A swathe of the Himalayas has dropped by around one metre as a result of the devastating Nepal earthquake, scientists say.
However, they believe the shrinkage will roughly be balanced by slow uplift due to tectonic activity.
And they have yet to analyse satellite images of the region in which Everest is located - and they still don't how tall the world's tallest mountain is.
"The primary stretch that had its height dropped is a 80-100km stretch of the Langtang Himal [to the north west of the capital, Kathmandu]," said Richard Briggs, a research geologist with the United States Geological Survey (USGS).
The Langtang range is the region where many locals and trekkers were killed in the 7.8 magnitude quake, and the subsequent avalanches and landslides.
Scientists believe the height of a handful of other Himalayan peaks, including the Ganesh Himal to the west of the Langtang range, may also have dropped.

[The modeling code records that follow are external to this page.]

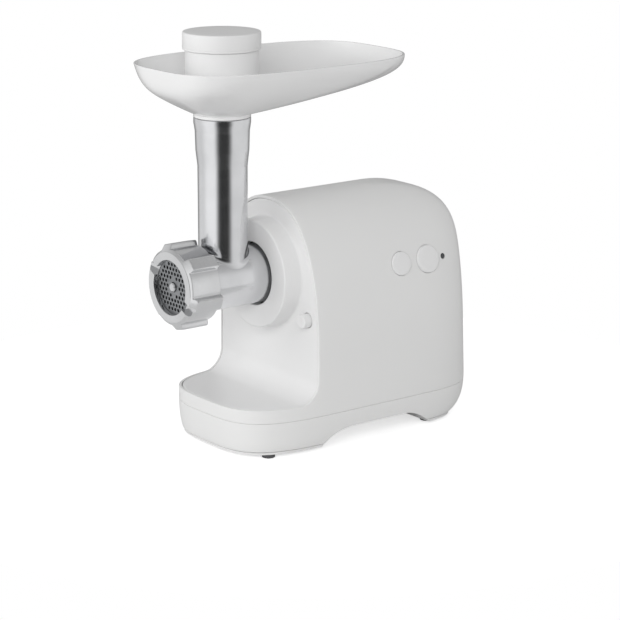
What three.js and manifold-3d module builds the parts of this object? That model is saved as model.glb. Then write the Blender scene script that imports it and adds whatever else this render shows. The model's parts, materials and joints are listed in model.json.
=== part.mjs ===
// Electric meat grinder, in millimetres, +Z up, +Y to the back; the meat leaves towards -Y.
// Every place below is written from one point: the foot of the feed tube's axis on the table.
// The last lines move the whole group so that the origin is at the centre of the underside.

import * as THREE from "three";
import { mergeVertices } from "three/addons/utils/BufferGeometryUtils.js";
import Module from "manifold-3d";

// ---------- driving dimensions ----------

const GAP = 0.3; // between two pieces that touch
const WALL = 2.6; // moulded shell

const body = {
  halfWidth: 73.9,
  panelY: 49,
  shoulderZ: 83.6, // the sides are upright below this height
  crownZ: 217.5,
  archPower: 2.37,
  rearY: 243.2,
  rearRound: 83.2, // how far forward of rearY the rear corners start
  rearPower: 3.5,
  crownEndY: 121.6, // the crown line is level up to here
  crownDropZ: 150, // the back curves forward above this height
  crownPower: 3.7,
  rearLean: 0.04,
  leanFromZ: 40,
};
const foot = {
  radius: 6,
  height: 2.9,
  x: 55.5,
  frontY: 7.5,
  rearY: 188,
  edge: 0.8,
  spigotRadius: 3,
  spigotTopZ: 5.4,
};
const base = {
  bottomZ: 3.2,
  lipZ: 5.6,
  wallZ: 6,
  tuckFromZ: 40,
  sideTuck: 6.8,
  rearTuck: 39,
  tuckPower: 2.7,
  partingZ: 32.5,
  seam: 0.5,
  lipInset: 0.5,
};
const platform = {
  topZ: 44.8,
  frontRound: 107.4,
  frontCentreY: 84.6,
  power: 3.5,
  filletRadius: 20,
};
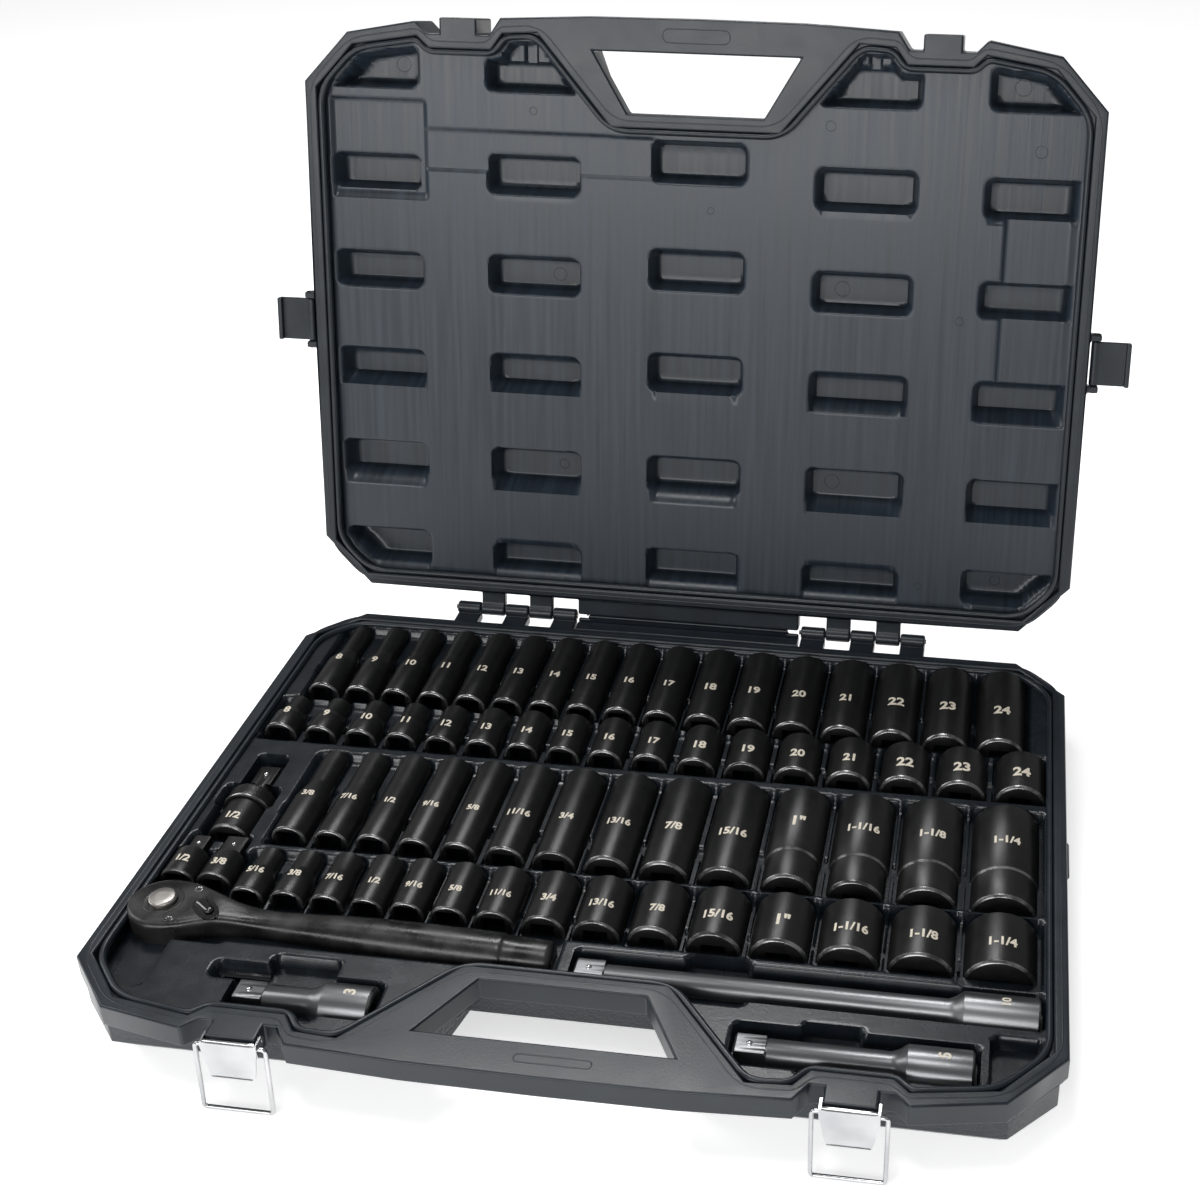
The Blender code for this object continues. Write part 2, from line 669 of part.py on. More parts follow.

Scientists say whether or not the world's highest peak saw a change in its height by few centimetres will have to be further confirmed by ground survey and GPS or an airborne mission.
"But what we see in the data that we evaluated further away from the plate boundary, to the north of the capital Kathmandu, is a clearly identifiable region with subsidence of up to 1.5m," says Christine Minet, a geologist with the German Aerospace Centre (DLR), which processed the Nepal earthquake data sent by the Sentinel-1a satellite.